> [EXERCISE PROMPT] Select all lines with the string "feather" in them, and copy those lines.

> [SUPPLIED MATERIAL]
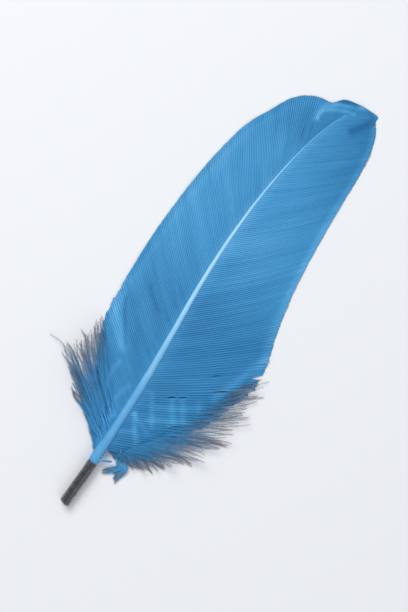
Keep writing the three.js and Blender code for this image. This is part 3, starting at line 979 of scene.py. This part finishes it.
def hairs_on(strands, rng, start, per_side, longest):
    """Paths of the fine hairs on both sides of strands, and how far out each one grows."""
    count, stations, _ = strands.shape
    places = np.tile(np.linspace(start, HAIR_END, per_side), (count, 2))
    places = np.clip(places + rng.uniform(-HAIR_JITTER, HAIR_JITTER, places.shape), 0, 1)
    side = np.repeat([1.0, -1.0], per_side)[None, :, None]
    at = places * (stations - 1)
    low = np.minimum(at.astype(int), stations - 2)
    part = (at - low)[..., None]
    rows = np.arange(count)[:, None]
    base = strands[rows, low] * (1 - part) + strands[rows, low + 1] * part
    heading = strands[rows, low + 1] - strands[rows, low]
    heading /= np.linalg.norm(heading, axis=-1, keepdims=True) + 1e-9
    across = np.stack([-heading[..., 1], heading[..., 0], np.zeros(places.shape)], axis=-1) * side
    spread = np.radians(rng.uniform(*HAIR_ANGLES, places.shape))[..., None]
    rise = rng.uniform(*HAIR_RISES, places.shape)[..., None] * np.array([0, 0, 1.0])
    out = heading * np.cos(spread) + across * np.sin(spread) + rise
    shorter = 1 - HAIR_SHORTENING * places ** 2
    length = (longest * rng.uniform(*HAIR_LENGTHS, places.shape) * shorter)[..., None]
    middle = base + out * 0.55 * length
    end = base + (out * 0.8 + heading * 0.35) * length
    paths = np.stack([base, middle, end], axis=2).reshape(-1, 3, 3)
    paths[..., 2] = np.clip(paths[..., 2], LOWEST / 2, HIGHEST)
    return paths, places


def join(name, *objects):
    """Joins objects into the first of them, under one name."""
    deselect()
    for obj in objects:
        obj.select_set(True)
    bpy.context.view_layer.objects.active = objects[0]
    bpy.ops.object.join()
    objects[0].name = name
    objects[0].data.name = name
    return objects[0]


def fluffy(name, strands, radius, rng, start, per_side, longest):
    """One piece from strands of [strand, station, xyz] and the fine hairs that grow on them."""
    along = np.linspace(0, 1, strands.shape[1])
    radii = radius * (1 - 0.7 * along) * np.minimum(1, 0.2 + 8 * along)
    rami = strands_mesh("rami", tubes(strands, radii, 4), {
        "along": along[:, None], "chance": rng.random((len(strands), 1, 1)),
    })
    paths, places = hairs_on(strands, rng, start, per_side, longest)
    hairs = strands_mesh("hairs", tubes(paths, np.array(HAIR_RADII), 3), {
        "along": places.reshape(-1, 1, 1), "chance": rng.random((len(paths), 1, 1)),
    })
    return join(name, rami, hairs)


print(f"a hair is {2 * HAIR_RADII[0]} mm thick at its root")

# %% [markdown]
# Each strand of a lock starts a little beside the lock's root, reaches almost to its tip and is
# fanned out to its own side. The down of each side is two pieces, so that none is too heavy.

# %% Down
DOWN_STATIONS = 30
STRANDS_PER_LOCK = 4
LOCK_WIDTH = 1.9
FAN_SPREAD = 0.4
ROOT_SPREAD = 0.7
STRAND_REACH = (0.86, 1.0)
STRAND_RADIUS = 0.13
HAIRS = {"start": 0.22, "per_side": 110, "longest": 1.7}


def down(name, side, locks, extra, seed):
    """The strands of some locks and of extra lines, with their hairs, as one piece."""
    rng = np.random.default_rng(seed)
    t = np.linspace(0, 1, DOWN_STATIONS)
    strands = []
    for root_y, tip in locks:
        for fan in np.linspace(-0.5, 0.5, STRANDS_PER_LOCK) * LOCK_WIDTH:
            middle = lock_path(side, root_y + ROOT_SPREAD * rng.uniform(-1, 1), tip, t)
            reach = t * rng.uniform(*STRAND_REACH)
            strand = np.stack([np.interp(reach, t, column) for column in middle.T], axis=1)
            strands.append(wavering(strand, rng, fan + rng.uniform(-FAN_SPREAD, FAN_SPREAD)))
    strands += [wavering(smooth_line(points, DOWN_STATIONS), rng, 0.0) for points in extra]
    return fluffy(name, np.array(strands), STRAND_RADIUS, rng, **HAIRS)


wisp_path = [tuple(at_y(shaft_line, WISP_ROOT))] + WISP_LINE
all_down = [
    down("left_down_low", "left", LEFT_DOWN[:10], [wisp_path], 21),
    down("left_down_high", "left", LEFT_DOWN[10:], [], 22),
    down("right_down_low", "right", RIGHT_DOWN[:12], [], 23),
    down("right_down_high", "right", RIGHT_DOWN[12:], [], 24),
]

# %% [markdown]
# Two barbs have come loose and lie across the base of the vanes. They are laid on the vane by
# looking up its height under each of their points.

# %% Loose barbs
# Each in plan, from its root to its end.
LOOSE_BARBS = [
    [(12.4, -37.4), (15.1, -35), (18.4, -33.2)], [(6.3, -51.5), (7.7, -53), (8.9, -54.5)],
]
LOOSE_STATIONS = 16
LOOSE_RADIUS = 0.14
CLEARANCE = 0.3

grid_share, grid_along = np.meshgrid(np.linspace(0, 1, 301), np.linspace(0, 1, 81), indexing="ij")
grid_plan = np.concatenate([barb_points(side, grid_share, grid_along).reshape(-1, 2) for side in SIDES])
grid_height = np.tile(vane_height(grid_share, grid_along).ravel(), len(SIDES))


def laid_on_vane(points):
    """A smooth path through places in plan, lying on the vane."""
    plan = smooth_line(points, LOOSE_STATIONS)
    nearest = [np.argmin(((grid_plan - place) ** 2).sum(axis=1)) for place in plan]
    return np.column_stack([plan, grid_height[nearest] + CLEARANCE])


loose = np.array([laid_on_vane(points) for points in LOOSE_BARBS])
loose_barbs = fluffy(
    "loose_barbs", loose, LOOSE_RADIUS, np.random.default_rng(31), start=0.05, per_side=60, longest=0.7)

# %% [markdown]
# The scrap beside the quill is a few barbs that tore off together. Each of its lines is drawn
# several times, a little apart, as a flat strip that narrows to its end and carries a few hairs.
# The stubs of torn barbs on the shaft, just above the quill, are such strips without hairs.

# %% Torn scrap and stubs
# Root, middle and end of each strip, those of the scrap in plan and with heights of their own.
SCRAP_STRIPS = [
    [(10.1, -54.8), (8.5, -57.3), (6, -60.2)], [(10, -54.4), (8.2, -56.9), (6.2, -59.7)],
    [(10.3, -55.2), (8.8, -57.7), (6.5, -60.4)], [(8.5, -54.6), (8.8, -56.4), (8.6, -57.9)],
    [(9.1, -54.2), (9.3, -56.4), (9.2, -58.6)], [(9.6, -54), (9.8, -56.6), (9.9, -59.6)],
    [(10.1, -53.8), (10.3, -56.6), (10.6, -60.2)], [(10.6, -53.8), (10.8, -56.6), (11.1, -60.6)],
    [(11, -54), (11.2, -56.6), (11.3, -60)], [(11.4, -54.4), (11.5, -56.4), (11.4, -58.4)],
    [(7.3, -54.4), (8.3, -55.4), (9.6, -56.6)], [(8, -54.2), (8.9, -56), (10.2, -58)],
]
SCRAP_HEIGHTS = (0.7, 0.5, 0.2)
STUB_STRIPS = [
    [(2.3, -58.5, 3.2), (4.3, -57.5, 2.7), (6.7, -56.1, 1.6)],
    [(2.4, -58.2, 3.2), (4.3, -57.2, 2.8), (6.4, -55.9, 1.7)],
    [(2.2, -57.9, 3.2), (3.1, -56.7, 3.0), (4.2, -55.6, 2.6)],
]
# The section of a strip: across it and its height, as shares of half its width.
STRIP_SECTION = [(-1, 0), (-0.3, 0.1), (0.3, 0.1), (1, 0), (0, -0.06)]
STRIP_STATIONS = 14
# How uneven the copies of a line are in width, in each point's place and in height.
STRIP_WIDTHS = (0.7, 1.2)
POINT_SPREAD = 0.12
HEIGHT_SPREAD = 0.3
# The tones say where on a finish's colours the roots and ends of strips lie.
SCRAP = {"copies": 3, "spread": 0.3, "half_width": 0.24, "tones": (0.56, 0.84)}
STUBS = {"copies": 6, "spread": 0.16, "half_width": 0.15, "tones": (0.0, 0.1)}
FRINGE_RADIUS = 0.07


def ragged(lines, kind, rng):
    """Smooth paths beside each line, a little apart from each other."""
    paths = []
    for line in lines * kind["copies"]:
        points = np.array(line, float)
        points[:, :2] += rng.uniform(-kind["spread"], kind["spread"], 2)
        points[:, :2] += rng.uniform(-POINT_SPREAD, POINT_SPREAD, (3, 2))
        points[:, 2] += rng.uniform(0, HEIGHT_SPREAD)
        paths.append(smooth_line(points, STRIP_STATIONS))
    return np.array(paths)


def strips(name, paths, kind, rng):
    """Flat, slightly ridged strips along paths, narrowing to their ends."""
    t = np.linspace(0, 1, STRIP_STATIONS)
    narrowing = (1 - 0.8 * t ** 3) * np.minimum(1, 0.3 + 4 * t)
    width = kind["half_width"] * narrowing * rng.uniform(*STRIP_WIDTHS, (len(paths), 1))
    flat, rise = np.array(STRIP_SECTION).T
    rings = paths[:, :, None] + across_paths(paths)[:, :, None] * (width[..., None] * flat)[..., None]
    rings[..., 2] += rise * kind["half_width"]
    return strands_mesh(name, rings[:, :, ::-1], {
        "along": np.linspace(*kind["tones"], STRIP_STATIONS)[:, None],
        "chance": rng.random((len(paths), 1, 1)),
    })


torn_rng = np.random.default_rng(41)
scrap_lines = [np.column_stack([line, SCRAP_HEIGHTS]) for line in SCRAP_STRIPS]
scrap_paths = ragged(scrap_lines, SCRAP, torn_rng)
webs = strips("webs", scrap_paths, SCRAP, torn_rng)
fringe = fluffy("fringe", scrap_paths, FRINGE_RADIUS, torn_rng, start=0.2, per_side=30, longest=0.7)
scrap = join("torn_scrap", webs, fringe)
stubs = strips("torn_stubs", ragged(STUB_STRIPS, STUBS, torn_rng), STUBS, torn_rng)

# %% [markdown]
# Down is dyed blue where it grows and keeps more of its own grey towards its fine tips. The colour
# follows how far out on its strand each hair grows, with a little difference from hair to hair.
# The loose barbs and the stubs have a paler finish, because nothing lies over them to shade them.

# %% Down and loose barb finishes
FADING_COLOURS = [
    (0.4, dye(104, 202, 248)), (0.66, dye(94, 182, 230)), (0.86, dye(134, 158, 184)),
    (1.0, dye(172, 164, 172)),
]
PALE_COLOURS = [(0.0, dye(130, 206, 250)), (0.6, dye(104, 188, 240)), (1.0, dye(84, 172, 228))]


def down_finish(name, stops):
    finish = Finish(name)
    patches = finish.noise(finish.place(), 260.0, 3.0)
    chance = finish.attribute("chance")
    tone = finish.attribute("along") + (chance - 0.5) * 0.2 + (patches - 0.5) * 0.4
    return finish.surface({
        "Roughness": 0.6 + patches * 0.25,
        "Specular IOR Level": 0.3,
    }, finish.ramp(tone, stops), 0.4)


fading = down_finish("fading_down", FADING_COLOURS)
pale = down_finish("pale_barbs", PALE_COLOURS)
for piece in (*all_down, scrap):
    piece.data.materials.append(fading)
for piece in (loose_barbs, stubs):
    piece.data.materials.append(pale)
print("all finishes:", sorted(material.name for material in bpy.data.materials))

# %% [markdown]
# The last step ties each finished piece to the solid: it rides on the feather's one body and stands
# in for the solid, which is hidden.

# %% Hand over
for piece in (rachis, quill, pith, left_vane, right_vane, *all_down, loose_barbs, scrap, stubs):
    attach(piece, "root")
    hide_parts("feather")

> [EXPECTED ANSWER]
# The last step ties each finished piece to the solid: it rides on the feather's one body and stands
    hide_parts("feather")